Cutting-edge online coaching software such as Quenza can digitize and automate coaching practices and programs, offering improved services at scale.
While the fundamental principles of coaching remain the same, such powerful, dedicated coaching software makes it possible to deliver targeted, personalized coaching services specific to the needs of individuals, groups of clients, and organizations (Kamphorst, 2017; Ribbers & Waringa, 2015).
Yet health professionals must remember that “coaching is a partnership between coach and client” (International Coaching Community, n.d.).
Dee Hutchinson (2021), coach and three-time Amazon bestselling author, advocates the co-creation approach to building coaching programs. And it makes good sense. The benefits of building programs through engaging both the designer and the client, especially using Quenza’s intuitive design platform, include the following:
- They meet the needs of the organization and the learner or client.

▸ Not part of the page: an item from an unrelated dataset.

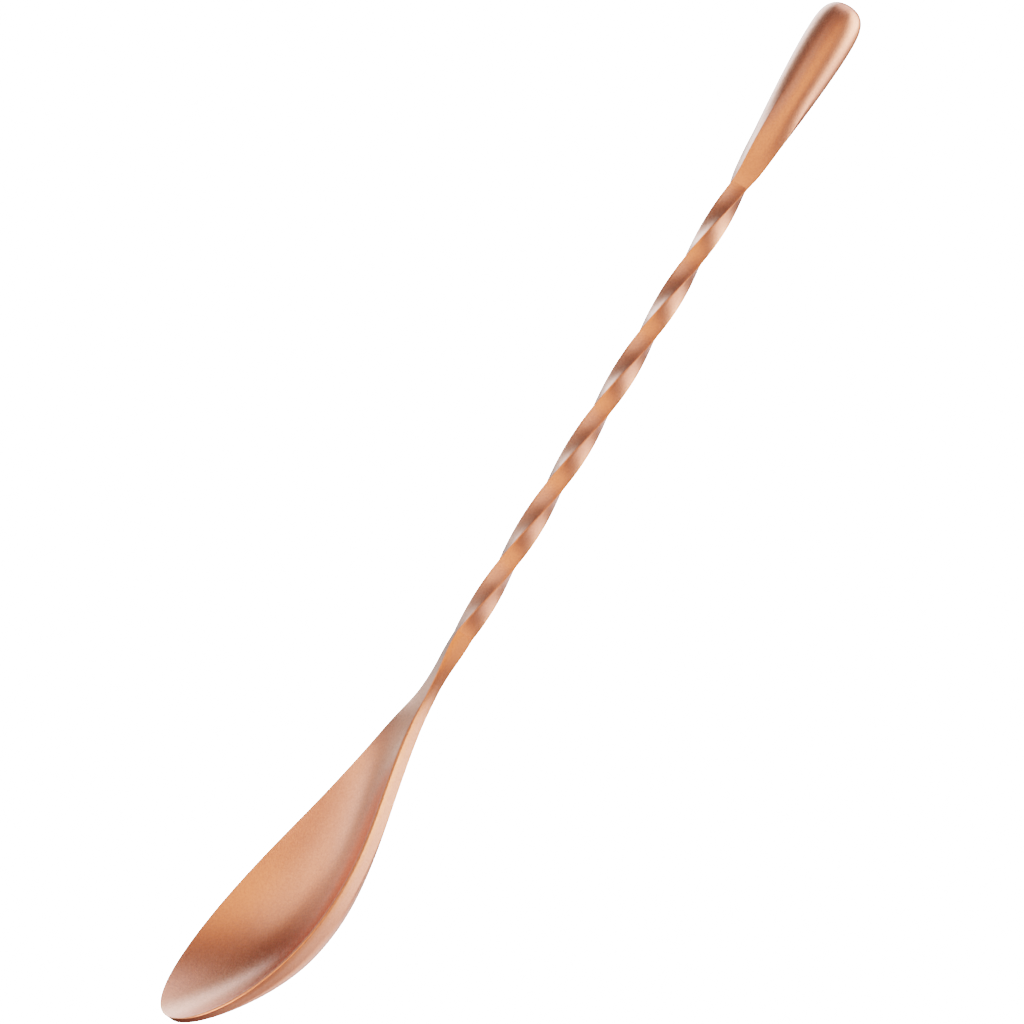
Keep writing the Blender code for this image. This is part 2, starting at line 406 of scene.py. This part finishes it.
def stemTree(material, sizes, counts):
    tree = bpy.data.node_groups.new("twistedBar", "GeometryNodeTree")
    for kind, values in (("NodeSocketFloat", sizes), ("NodeSocketInt", counts)):
        for name, value in values.items():
            socket = tree.interface.new_socket(name, in_out="INPUT", socket_type=kind)
            socket.default_value = value
    tree.interface.new_socket("Geometry", in_out="OUTPUT", socket_type="NodeSocketGeometry")
    n = Nodes(tree)
    group = tree.nodes.new("NodeGroupInput")
    given = {socket.name: Wire(n, socket) for socket in group.outputs if socket.name}
    start = n.add("ShaderNodeCombineXYZ", None, {"X": given["Start"]})
    end = n.add("ShaderNodeCombineXYZ", None, {"X": given["End"]})
    line = n.add("GeometryNodeCurvePrimitiveLine", None, {"Start": start, "End": end})
    path = n.add("GeometryNodeResampleCurve", None, {"Curve": line, "Count": given["Length Steps"]})
    along = n.add("GeometryNodeSplineParameter")
    turn = along * given["Twist"] + given["First Angle"]
    tilted = n.add("GeometryNodeSetCurveTilt", None, {"Curve": path, "Tilt": turn})
    square = n.add("GeometryNodeCurvePrimitiveQuadrilateral", None,
                   {"Width": given["Side"], "Height": given["Side"]})
    rounded = n.add("GeometryNodeFilletCurve", {"mode": "POLY"},
                    {"Curve": square, "Count": given["Edge Points"], "Radius": given["Edge"],
                     "Limit Radius": True})
    section = n.add("GeometryNodeSubdivideCurve", None, {"Curve": rounded, "Cuts": given["Flat Cuts"]})
    bar = n.add("GeometryNodeCurveToMesh", None,
                {"Curve": tilted, "Profile Curve": section, "Fill Caps": True})
    smooth = n.add("GeometryNodeSetShadeSmooth", None, {"Geometry": bar, "Shade Smooth": True})
    real = n.add("GeometryNodeRealizeInstances", None, {"Geometry": smooth})
    done = n.add("GeometryNodeSetMaterial", None, {"Geometry": real, "Material": material})
    n.add("NodeGroupOutput", None, {"Geometry": done})
    return tree


def buildStem(material):
    seed = bpy.data.objects.new("stem_maker", bpy.data.meshes.new("stem_maker"))
    bpy.context.scene.collection.objects.link(seed)
    sizes = {
        "Start": spoon["neckEnd"] * mm,
        "End": spoon["dropStart"] * mm,
        "Side": spoon["barSide"] * mm,
        "Edge": spoon["barEdge"] * mm,
        "First Angle": math.radians(-spoon["neckRoll"]),
        "Twist": math.radians(spoon["twist"]),
    }
    counts = {
        "Length Steps": stem["lengthSteps"],
        "Edge Points": stem["edgePoints"],
        "Flat Cuts": stem["flatCuts"],
    }
    wanted = {**sizes, **counts}
    made = seed.modifiers.new("twistedBar", "NODES")
    made.node_group = stemTree(material, sizes, counts)
    for item in made.node_group.interface.items_tree:
        if item.item_type == "SOCKET" and item.name in wanted:
            made[item.identifier] = wanted[item.name]
    bpy.context.view_layer.update()
    shape = seed.evaluated_get(bpy.context.evaluated_depsgraph_get())
    mesh = bpy.data.meshes.new_from_object(shape)
    mesh.name = "stem_bar"
    bpy.data.objects.remove(seed)
    # the long edges are the points farthest from the axis
    reach = [math.hypot(v.co.y, v.co.z) for v in mesh.vertices]
    edge = max(reach)
    setWear(mesh, [ease((r / edge - stem["rubFrom"]) / stem["rubOver"]) for r in reach])
    return newPiece("stem_bar", mesh)


# satin copper: a rough plated metal under a clear hard skin, blasted with fine beads
copper = {
    "colour": (0.92, 0.22, 0.08, 1.0),
    "dull": (0.72, 0.165, 0.07, 1.0),
    "rubbed": (0.95, 0.22, 0.07, 1.0),
    "roughness": 0.42,
    "roughSpread": 0.05,
    "rubbedRoughness": 0.34,
    "skin": 1.0,
    "skinSpeck": 0.2,
    "rubbedSkin": 0.7,         # how much of the skin is gone where it is rubbed
    "skinIor": 2.2,
    "skinRoughness": 0.35,
    "beadScale": 2800.0,       # this and the other scales are per metre
    "beadDetail": 1.0,
    "beadRoughness": 0.6,
    "beadDepth": 0.000035,
    "beadStrength": 0.8,
    "pitScale": 1680.0,
    "pitDepth": 0.4,           # against the beads
    "cloudScale": 90.0,
    "cloudDetail": 3.0,
    "smearScale": 900.0,
    "smearDetail": 4.0,
    "rubEven": 0.25,           # the rub that is there whatever the smears say
    "rubSmear": 0.6,
    "speckContrast": 3.0,
    "speckDull": 0.55,
    "cloudDull": 0.9,
}


def copperFinish(name, seed):
    # the seed only moves the patterns, so that no two pieces match
    mat = bpy.data.materials.new(name)
    mat.use_nodes = True
    n = Nodes(mat.node_tree)
    shader = mat.node_tree.nodes["Principled BSDF"]
    place = n.add("ShaderNodeTexCoord", None, None, "Object")
    moved = n.add("ShaderNodeVectorMath", {"operation": "ADD"}, {0: place, 1: (seed, 0.0, 0.0)})
    beads = n.add("ShaderNodeTexNoise", None,
                  {"Vector": moved, "Scale": copper["beadScale"], "Detail": copper["beadDetail"],
                   "Roughness": copper["beadRoughness"]})
    pits = n.add("ShaderNodeTexVoronoi", None, {"Vector": moved, "Scale": copper["pitScale"]})
    clouds = n.add("ShaderNodeTexNoise", None,
                   {"Vector": moved, "Scale": copper["cloudScale"], "Detail": copper["cloudDetail"]})
    smears = n.add("ShaderNodeTexNoise", None,
                   {"Vector": moved, "Scale": copper["smearScale"], "Detail": copper["smearDetail"]})
    worn = n.add("ShaderNodeAttribute", {"attribute_name": "wear"}, None, "Fac")
    rub = (worn * (copper["rubEven"] + smears * copper["rubSmear"])).clamped()
    speck = ((beads - 0.5) * copper["speckContrast"] + 0.5).clamped()
    dull = (copper["speckDull"] * speck + copper["cloudDull"] * (clouds - 0.5)).clamped()
    tone = n.mix(dull, copper["colour"], copper["dull"])
    tone = n.mix(rub, tone, copper["rubbed"])
    rough = copper["roughness"] + (speck + smears - 1.0) * copper["roughSpread"]
    rough = rough + rub * (copper["rubbedRoughness"] - copper["roughness"])
    height = beads + copper["pitDepth"] * pits
    bump = n.add("ShaderNodeBump", None,
                 {"Strength": copper["beadStrength"], "Distance": copper["beadDepth"], "Height": height})
    links = mat.node_tree.links
    links.new(tone.socket, shader.inputs["Base Color"])
    links.new(rough.socket, shader.inputs["Roughness"])
    links.new(bump.socket, shader.inputs["Normal"])
    shader.inputs["Metallic"].default_value = 1.0
    skin = copper["skin"] * (1.0 - copper["rubbedSkin"] * rub) * (1.0 - copper["skinSpeck"] * speck)
    links.new(skin.socket, shader.inputs["Coat Weight"])
    shader.inputs["Coat IOR"].default_value = copper["skinIor"]
    shader.inputs["Coat Roughness"].default_value = copper["skinRoughness"]
    return mat


def layDown(pieces):
    # level the lowest points of belly and drop, then move the spoon to the frame's place
    points = [v.co.copy() for piece in pieces for v in piece.data.vertices]
    middle = spoon["length"] / 2.0 * mm
    belly = min((p for p in points if p.x < middle), key=lambda p: p.z)
    knob = min((p for p in points if p.x > middle), key=lambda p: p.z)
    level = Matrix.Rotation(math.atan2(knob.z - belly.z, knob.x - belly.x), 4, "Y")
    laid = [level @ p for p in points]
    low = Vector([min(p[i] for p in laid) for i in range(3)])
    high = Vector([max(p[i] for p in laid) for i in range(3)])
    cadLow, cadHigh = Vector(cadBox[0]), Vector(cadBox[1])
    shift = (cadLow + cadHigh - low - high) / 2.0
    shift.z = cadLow.z - low.z
    place = Matrix.Translation(shift) @ level
    for piece in pieces:
        piece.data.transform(place)
    return place


bowlShell = buildBowl()
stemBar = buildStem(copperFinish("stem_copper", 3.0))
dropKnob = buildDrop()
bowlShell.data.materials.append(copperFinish("bowl_copper", 1.0))
dropKnob.data.materials.append(copperFinish("drop_copper", 7.0))
place = layDown([bowlShell, stemBar, dropKnob])
print("pieces made:", ", ".join(p.name for p in (bowlShell, stemBar, dropKnob)))

for piece, node, finish in ((bowlShell, "bowl", "bowl_copper"), (stemBar, "twisted_stem", "stem_copper"),
                            (dropKnob, "drop_end", "drop_copper")):
    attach(piece, "root")
    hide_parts(node)
print("pieces placed in the frame")


view = {
    "lens": 120.0,
    "sensor": 36.0,
    "aimStation": 148.0,       # a point on the stem's axis
    "distance": 687.4,         # from the camera to that point, along the view
    "right": 17.9,             # where that point lies right of and above the picture's middle
    "up": 20.3,
    "lean": 13.4,              # how far the far end of the stem leans away
    "roll": 50.0,              # turn of the spoon about its axis towards the camera
    "slant": 58.4,             # angle of the stem in the picture, up from level
}


def buildCamera():
    roll, lean, slant = (math.radians(view[key]) for key in ("roll", "lean", "slant"))
    along, up = Vector((1.0, 0.0, 0.0)), Vector((0.0, 0.0, 1.0))
    near = Vector((0.0, -1.0, 0.0))
    across = math.cos(roll) * near - math.sin(roll) * up
    face = math.sin(roll) * near + math.cos(roll) * up
    stemWay = math.cos(lean) * along + math.sin(lean) * face
    toCamera = math.cos(lean) * face - math.sin(lean) * along
    right = math.cos(slant) * stemWay + math.sin(slant) * across
    above = math.sin(slant) * stemWay - math.cos(slant) * across
    aim = Vector((view["aimStation"], 0.0, 0.0))
    spot = aim - view["right"] * right - view["up"] * above + view["distance"] * toCamera
    turn = Matrix((right, above, toCamera)).transposed().to_4x4()
    data = bpy.data.cameras.new("camera")
    data.lens = view["lens"]
    data.sensor_width = view["sensor"]
    camera = bpy.data.objects.new("camera", data)
    camera.matrix_world = place @ Matrix.Translation(spot * mm) @ turn
    bpy.context.scene.collection.objects.link(camera)
    bpy.context.scene.camera = camera


buildCamera()

# soft boxes all round the spoon: compass angle from +X, height angle, watts, colour
lamps = {
    "front": (-140.0, 10.0, 7.0, (1.0, 0.85, 0.8)),
    "dropEnd": (-30.0, -25.0, 4.5, (0.95, 1.0, 0.95)),
    "back": (50.0, 5.0, 4.0, (0.6, 0.9, 1.0)),
    "bowlEnd": (160.0, 50.0, 1.5, (0.6, 0.9, 1.0)),
    "under": (-45.0, -45.0, 1.5, (1.0, 1.0, 0.95)),
    "tip": (0.0, 5.0, 2.0, (0.9, 0.95, 1.0)),
    "backLow": (95.0, 20.0, 1.0, (0.6, 0.9, 0.95)),
    "backDeep": (80.0, 0.0, 0.5, (0.5, 0.9, 1.0)),
    "bowlUnder": (-155.0, -70.0, 1.5, (1.0, 0.9, 0.8)),
    "backUnder": (90.0, -60.0, 1.0, (0.95, 1.0, 1.0)),
    "key": (-170.0, 65.0, 1.0, (1.0, 0.75, 0.65)),
    "top": (-85.0, 70.0, 1.5, (1.0, 0.9, 0.8)),
    "backTop": (105.0, 60.0, 0.5, (1.0, 0.95, 0.9)),
    "warm": (-80.0, 30.0, 2.0, (1.0, 0.6, 0.35)),
    "side": (-80.0, -50.0, 1.0, (1.0, 1.0, 1.0)),
}
lampDistance = 0.7
lampSize = 0.6


def buildLamp(name, angle, height, watts, colour):
    a, h = math.radians(angle), math.radians(height)
    away = Vector((math.cos(h) * math.cos(a), math.cos(h) * math.sin(a), math.sin(h)))
    data = bpy.data.lights.new(name, "AREA")
    data.shape = "DISK"
    data.size = lampSize
    data.energy = watts
    data.color = colour
    lamp = bpy.data.objects.new(name, data)
    lamp.location = place @ Vector((spoon["length"] / 2.0 * mm, 0.0, 0.0)) + away * lampDistance
    lamp.rotation_euler = away.to_track_quat("Z", "Y").to_euler()
    lamp.visible_camera = False
    bpy.context.scene.collection.objects.link(lamp)


for name, values in lamps.items():
    buildLamp(name, *values)

tableLook = {
    "half": 3.0,
    "colour": (0.85, 0.85, 0.85, 1.0),
    "glowColour": (1.0, 1.0, 1.0, 1.0),
    "glow": 18.0,              # keeps the table white whatever the lamps do
}


def buildTable():
    half = tableLook["half"]
    mesh = bpy.data.meshes.new("table")
    mesh.from_pydata([(-half, -half, 0.0), (half, -half, 0.0), (half, half, 0.0), (-half, half, 0.0)],
                     [], [(0, 1, 2, 3)])
    table = bpy.data.objects.new("table", mesh)
    mat = bpy.data.materials.new("table_white")
    mat.use_nodes = True
    shader = mat.node_tree.nodes["Principled BSDF"]
    shader.inputs["Base Color"].default_value = tableLook["colour"]
    shader.inputs["Roughness"].default_value = 1.0
    shader.inputs["Emission Color"].default_value = tableLook["glowColour"]
    shader.inputs["Emission Strength"].default_value = tableLook["glow"]
    mesh.materials.append(mat)
    bpy.context.scene.collection.objects.link(table)
    # only the camera sees the table, so the lamps under it still reach the spoon
    table.visible_diffuse = False
    table.visible_glossy = False
    table.visible_transmission = False
    table.visible_shadow = False


room = {
    "colour": (1.0, 1.0, 1.0, 1.0),
    "strength": 0.02,
}


def buildRoom():
    world = bpy.data.worlds.new("studio")
    world.use_nodes = True
    shader = world.node_tree.nodes["Background"]
    shader.inputs["Color"].default_value = room["colour"]
    shader.inputs["Strength"].default_value = room["strength"]
    bpy.context.scene.world = world
    bpy.context.scene.view_settings.view_transform = "Filmic"


buildTable()
buildRoom()
print("camera, lamps and table ready")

- They empower the client through a shared responsibility for their development.
- The material is more practical. It becomes relevant to the client’s environment and needs.
- A coaching program, especially an online one, can be launched and scaled quickly.

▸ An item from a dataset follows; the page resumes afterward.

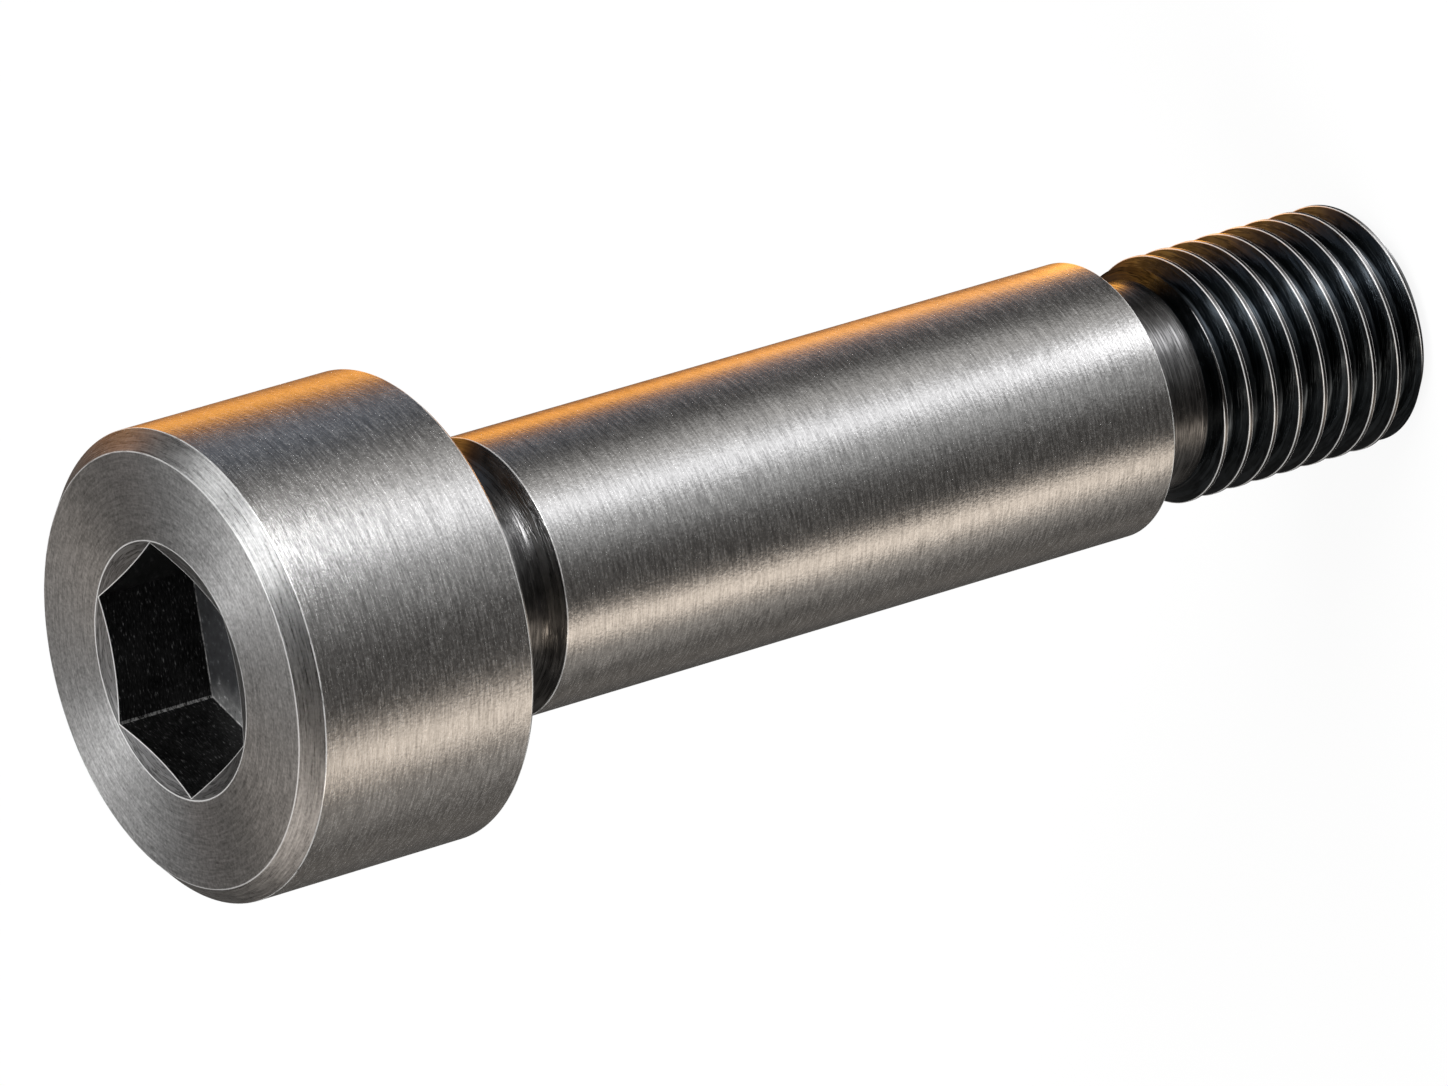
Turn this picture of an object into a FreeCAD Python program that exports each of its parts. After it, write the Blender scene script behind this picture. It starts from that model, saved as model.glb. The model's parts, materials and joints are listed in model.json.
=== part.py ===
import FreeCAD, Part
import math
import os

# Shoulder bolt, turned from one bar: a socket head, an undercut beneath it, a ground
# shoulder, a neck and a metric coarse thread. Millimetres, axis on +Z, threaded end at z = 0.

# Head
HEAD_D = 30.0
HEAD_H = 16.8
HEAD_CHAMFER = 1.2          # 45 degree cone round the socket end
HEAD_EDGE = 0.3             # broken edge at the bearing face

# Hexagon socket
HEX_ACROSS_FLATS = 14.0
HEX_DEPTH = 7.0
COUNTERSINK_MARGIN = 0.12   # from the hexagon's corners out to the countersink's rim
COUNTERSINK_ANGLE = 145.0   # included angle of the cone

# Undercut beneath the head
UNDERCUT_W = 6.4
UNDERCUT_DEPTH = 1.5        # below the shoulder's surface
UNDERCUT_ARC_R = 2.5        # hollow that runs up to the shoulder
UNDERCUT_CORNER = 0.5       # 45 degree cone in the corner at the bearing face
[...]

- It offers a reduced financial investment, yet bespoke designs.
It is crucial that coaching is targeted appropriately to the client as a learner. Between 60% and 90% of training is “either forgotten, not entirely understood, or will never be applied on the job” (Hutchinson, 2021, p. 22).
Coaching may be able to work well if traditional training is performing poorly. Development preferences are changing; people prefer to be engaged in their training and growth, pulling instead of pushing learning (Hutchinson, 2021).

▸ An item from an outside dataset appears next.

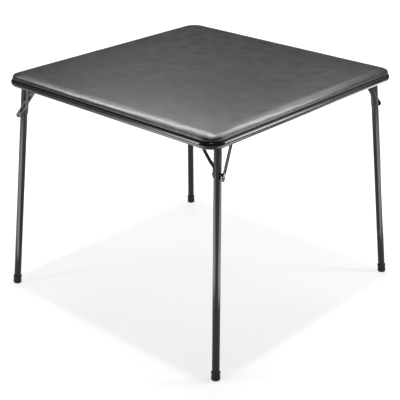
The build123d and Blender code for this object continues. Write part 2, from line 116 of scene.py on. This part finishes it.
def two_tone(tree, pattern, low, high):
    """A blend of two screen colours, driven by a pattern."""
    share = add_node(tree, "ShaderNodeMapRange",
                     {"From Min": pattern_low, "From Max": pattern_high}, {"Value": pattern})
    return add_node(tree, "ShaderNodeMixRGB",
                    {"Color1": linear(low), "Color2": linear(high)},
                    {"Fac": share.outputs[0]}).outputs["Color"]


print("patterns blend two colours between", pattern_low, "and", pattern_high)

# %% [markdown]
# ## The camera
#
# The photograph looks down over the front corner of the top with a long lens, so the near and
# far legs differ little in size. A camera can be placed by eye, but this one was worked out
# from the corners of the rail and the four feet, which puts every piece where the photograph
# has it. It is described by where it stands, how far it is turned from the Y axis, how far it
# looks down, and its focal length in millimetres.

# %% Camera
camera_place = (-2.28469, -2.07626, 1.66778)
camera_turn = 47.648
camera_down = 24.153
focal_length = 92.78
sensor_width = 36.0
camera_data = bpy.data.cameras.new("studio_camera")
camera_data.sensor_width = sensor_width
camera_data.lens = focal_length
camera = bpy.data.objects.new("studio_camera", camera_data)
camera.location = camera_place
camera.rotation_euler = (radians(90 - camera_down), 0, radians(-camera_turn))
bpy.context.scene.collection.objects.link(camera)
bpy.context.scene.camera = camera
bpy.context.scene.view_settings.view_transform = "Standard"
print("camera stands", round(Vector(camera_place).length, 2), "m from the middle of the floor")

# %% [markdown]
# ## What sees the white of the studio
#
# A catalogue picture stands on white with only a breath of shadow. Lighting the surroundings
# until they turn white would burn the table out as well. Instead they glow for chosen rays
# only, so the glow is seen but throws no light on matte things. The camera and glass see all
# of it, and mirrors see the share that they are given. The floor and the air both use this.

# %% Helper for the background's white
def background_share(tree, mirrored):
    """How much of the background's own white a ray sees, from none to all of it."""
    rays = add_node(tree, "ShaderNodeLightPath").outputs
    in_mirrors = add_node(tree, "ShaderNodeMath", {"operation": "MULTIPLY", 1: mirrored},
                          {0: rays["Is Glossy Ray"]}).outputs[0]
    seen = rays["Is Camera Ray"]
    for also_seen in (in_mirrors, rays["Is Transmission Ray"]):
        seen = add_node(tree, "ShaderNodeMath", {"operation": "MAXIMUM"},
                        {0: seen, 1: also_seen}).outputs[0]
    return seen


floor_in_mirrors, air_in_mirrors = 0.6, 0.0
print("mirrors see", floor_in_mirrors, "of the floor's white and", air_in_mirrors, "of the air's")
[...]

How do I create my signature coaching program?
Hutchinson (2021) suggests a multi-step co-creation process that ensures that coaching programs are designed with the client firmly in mind. The following eight steps establish coaching as a valuable learning experience.
1. Capture and describe the problems to be solved.
Your client must understand the problem you are solving or the need you are addressing. For example:
I am struggling to balance work and home life.
I have goals for my life but am unclear how to reach them.
If coaching is for a corporate client, you may have the delicate balance of meeting the needs of both the organization and employee. This requires capturing both employer and employee problem statements.
2. Identify the skills required to solve the problem.
Once the problems have been identified, you must specify the skills needed by the client to solve them. For example, they may need to develop self-care, time management, or boundary-setting skills.
3. Get inside the head of your clients.
“Knowing your audience is absolutely crucial if you want to create a program that people will actually value and engage in” (Hutchinson, 2021, p. 48). When putting together your signature coaching program, your focus must be on the client.
What have they tried that has and hasn’t worked?
What do they want to achieve the most?
Most importantly, get post-session feedback. Feedback forms are simple to create in Quenza, and you can review the results online.
4. Put together an initial skills list.
Identify a set of skills and begin to form the structure and content of your coaching program. However, you may still miss vital elements that neither you nor your clients have considered.
5. Conduct external research.
Perform additional online searches for related topics, and complete your list of skills to help your clients overcome their obstacles and live more complete lives.
6. Prioritize and group the skills.
Take the skills list, prioritize, and logically group the skills into related topics; this is crucial for designing a smooth coaching journey.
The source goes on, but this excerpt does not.